In their 2025 description of Solarion, Valt and colleagues used phylogenomic analyses to determine its relationships and affinities with other 'protists'. The researchers formulated a dataset comprising 87 taxa representing the known diversity of eukaryotic organisms, based on 240 protein-coding genes and 77,133 amino acid sites. Their results recovered robust support for the placement of Solarion within the broader clade Diaphoretickes, allowing for the recognition of several new clades. Most specifically, Solarion was placed as the sister taxon to Meteora in a newly-recognized phylum, named Caelestes. This name, referring to a heavenly entity, references the fact that both genera mirror celestial bodies (Solarion having a sun-like shape and Meteora having a meteor-like shape). Caelestes was found to be the sister group to Hemimastigophora in the new clade Membrifera (lit. 'limb-bearing'). Membrifera is sister to Provora (lit. 'devouring voracious protists')—a group described in 2022 based on the recognition of several new taxa—forming the novel supergroup Disparia (lit. 'disparate'). While these relationships are well-supported, the placement of Disparia within Diaphoretickes varies based on what model or dataset is used in the analyses. Using a ELM+C60+G4 model, which excels in predicting sites where rapid evolution occurs, a maximum-likelihood tree was created, recreated in the cladogram below:

While Disparia is not particularly species-rich compared to other supergroups, the species included are particularly diverse. As these protists are recovered in a 'derived' position, this may indicate that there are still many disparians yet to be found, as they are obscured within the rare biosphere and environments that have not been extensively sampled.

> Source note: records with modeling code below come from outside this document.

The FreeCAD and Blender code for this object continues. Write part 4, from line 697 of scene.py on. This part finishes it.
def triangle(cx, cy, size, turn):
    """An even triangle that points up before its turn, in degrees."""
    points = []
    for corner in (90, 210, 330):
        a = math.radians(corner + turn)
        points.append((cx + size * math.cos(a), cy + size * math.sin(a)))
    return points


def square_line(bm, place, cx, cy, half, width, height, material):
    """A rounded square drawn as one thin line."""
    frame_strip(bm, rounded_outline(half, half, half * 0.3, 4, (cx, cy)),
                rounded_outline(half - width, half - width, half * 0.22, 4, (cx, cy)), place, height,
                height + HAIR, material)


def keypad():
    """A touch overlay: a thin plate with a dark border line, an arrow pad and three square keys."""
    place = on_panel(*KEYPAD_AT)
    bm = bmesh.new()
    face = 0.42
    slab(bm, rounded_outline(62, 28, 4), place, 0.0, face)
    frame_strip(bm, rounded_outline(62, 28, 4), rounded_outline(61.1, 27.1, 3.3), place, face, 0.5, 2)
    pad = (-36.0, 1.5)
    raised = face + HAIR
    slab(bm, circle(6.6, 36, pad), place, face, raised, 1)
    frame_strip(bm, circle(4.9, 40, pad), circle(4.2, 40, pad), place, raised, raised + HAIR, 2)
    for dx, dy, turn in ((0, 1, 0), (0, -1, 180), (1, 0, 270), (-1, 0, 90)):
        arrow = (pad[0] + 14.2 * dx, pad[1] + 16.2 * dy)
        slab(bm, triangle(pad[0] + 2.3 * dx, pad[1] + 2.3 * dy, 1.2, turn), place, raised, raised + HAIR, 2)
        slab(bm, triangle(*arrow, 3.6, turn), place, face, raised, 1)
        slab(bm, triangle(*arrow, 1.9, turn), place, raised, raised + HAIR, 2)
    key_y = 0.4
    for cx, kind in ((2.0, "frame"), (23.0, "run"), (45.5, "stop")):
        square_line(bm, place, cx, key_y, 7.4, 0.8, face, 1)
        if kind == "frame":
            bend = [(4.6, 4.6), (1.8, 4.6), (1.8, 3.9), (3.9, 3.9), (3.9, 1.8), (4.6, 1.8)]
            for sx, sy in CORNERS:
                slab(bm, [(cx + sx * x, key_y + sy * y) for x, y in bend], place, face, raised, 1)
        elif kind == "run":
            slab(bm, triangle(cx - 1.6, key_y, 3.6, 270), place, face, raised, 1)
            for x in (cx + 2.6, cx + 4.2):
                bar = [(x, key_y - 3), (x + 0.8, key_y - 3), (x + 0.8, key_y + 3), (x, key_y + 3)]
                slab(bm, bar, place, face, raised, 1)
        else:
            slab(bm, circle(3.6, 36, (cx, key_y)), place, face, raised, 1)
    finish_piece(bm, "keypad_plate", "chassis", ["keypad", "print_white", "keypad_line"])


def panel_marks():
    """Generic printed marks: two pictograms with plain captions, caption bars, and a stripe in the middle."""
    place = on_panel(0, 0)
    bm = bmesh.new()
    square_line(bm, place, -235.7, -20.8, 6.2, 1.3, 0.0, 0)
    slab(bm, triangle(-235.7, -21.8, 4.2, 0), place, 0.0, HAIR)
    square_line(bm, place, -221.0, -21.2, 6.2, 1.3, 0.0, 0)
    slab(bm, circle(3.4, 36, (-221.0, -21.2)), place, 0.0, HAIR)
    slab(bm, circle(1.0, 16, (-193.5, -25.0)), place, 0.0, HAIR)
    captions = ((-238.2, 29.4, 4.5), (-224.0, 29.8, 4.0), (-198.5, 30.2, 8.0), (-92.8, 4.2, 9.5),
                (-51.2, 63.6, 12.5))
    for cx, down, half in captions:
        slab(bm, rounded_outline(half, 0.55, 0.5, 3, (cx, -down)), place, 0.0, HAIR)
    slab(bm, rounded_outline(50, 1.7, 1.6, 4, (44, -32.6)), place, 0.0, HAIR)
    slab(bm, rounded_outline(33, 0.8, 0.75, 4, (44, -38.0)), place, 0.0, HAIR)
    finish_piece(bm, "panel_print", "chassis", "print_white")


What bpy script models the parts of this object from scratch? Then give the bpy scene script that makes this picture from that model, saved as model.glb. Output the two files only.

When analyzing the complete mitochondrial genome of Solarion, researchers were surprised by the presence of mitochondrially encoded SecA, a protein that is otherwise absent in nearly all eukaryotes. In other eukaryotes, there are homologous structures in the endoplasmic reticulum and plasmids. A phylogenetic analysis focusing on SecA and homologous structures placed the SecA of Solarion within the prokaryote clade Alphaproteobacteria. This is the group from which the ancestor of eukaryotic mitochondria is derived.